Daniel Akselrad, PhD

Postdoctoral Scholar

Daniel Akselrad, PhD, is a postdoctoral fellow at the UCSF Center for Tobacco Control Research and Education and the UCSF Center to End Corporate Harm. His research uses historical and ethnographic methods to examine organizational ideology and culture, the sociology of scientific knowledge, infrastructures of atrocity, and legal-rhetorical culture. He received his PhD in Communication from Stanford University, where his dissertation, Machinery of Motivation: Big Tobacco’s Corporate Culture Playbook, with support from Stanford’s Institute for Research in the Social Sciences (IRiSS), earned the Nathan Maccoby Award for outstanding doctoral research.

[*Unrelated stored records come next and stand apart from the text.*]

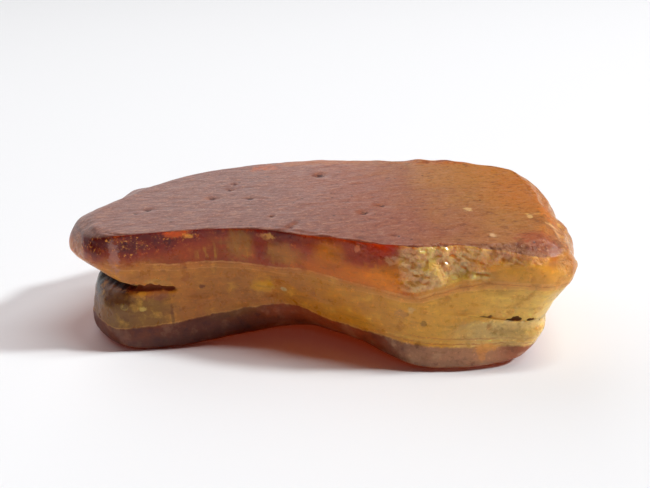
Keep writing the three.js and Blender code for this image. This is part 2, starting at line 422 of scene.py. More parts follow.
    def net(
        self,
        places: np.ndarray,
        rings: tuple[int, int],
        steps: Sequence[Sequence[float]],
    ) -> Net:
        """Draws the net: straight columns over the top and underside, smooth curves down the side.

        A column's side is the smooth curve through ten guides: two on the top, the rim, the shoulder,
        the widest point, the waist, the lobe, the foot and two on the underside, each at its distance
        from the stone's middle. The crevice, the lumps and the chips then move it in or out.

        Args:
            places: station numbers and fractions, one per column.
            rings: how many rings the top and the underside have.
            steps: the fractions at which rings lie in each of the seven parts of the side.

        Returns:
            The net, without its fine relief.
        """
        station = self.sides(places)
        x, y, widest, rim_in, rim, waist_in, waist, lobe_in, lobe, foot_in, foot, edge, cut, gap = (
            station[:, :FIRST_LINE].T
        )
        reach = np.hypot(x, y)
        out_x, out_y = x / reach, y / reach
        top_edge, toe = reach - rim_in - edge, reach - foot_in - self.toe_width

        def over(r: np.ndarray) -> np.ndarray:
            """Height of the top at a distance from the middle."""
            return self.top_at(out_x * r, out_y * r)

        def under(r: np.ndarray) -> np.ndarray:
            """Height of the underside at a distance from the middle."""
            return self.underside_at(out_x * r, out_y * r)

        def crevice(height: np.ndarray) -> np.ndarray:
            """How far the crevice cuts in: a hill of the height above the waist."""
            return np.maximum(cut, 0) * hill((height - waist) ** 2, gap)

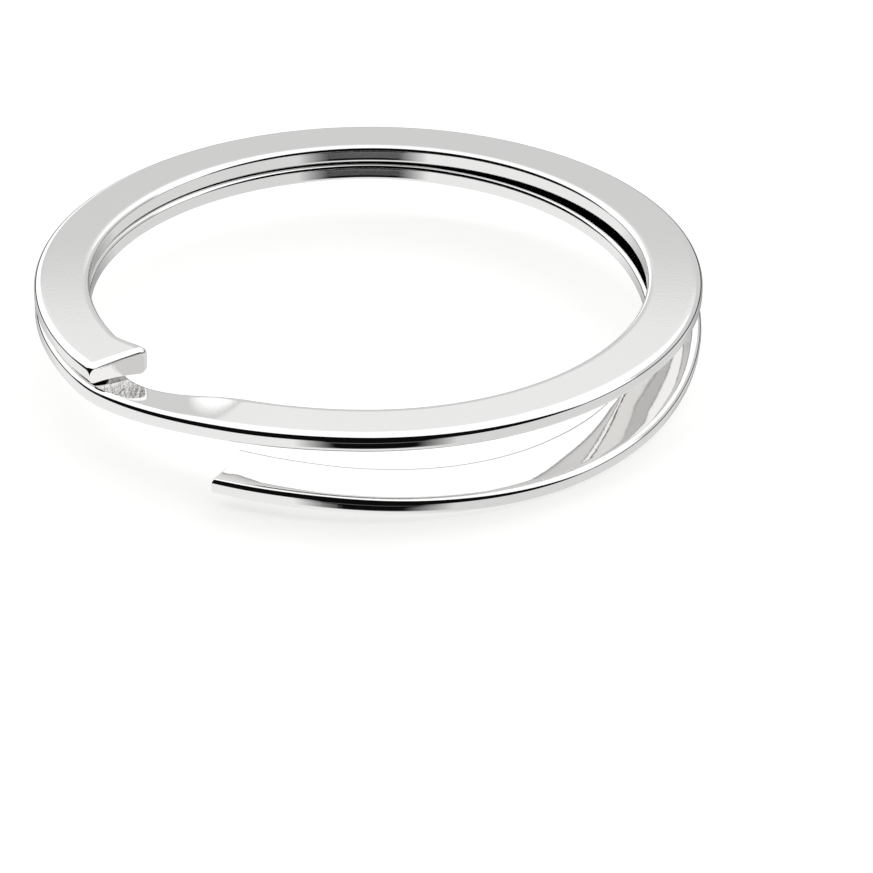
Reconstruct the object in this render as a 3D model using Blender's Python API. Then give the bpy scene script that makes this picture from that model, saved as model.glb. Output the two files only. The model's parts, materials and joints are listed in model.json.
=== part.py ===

Taking the global cigarette industry as a case study, this dissertation shows how, in extreme cases, corporations use cultural management strategies to persuade workers to reimagine the manufacture of harmful products as positive or even noble, even when the collective endeavor conflicts with their own welfare and ethics. Daniel’s work during the fellowship will draw on documents revealed through whistleblowing and litigation to advance a cultural studies approach to corporate harm, examining climate denialism, scientific disinformation, organizational symbolism, and the legal tactics of tobacco’s litigators.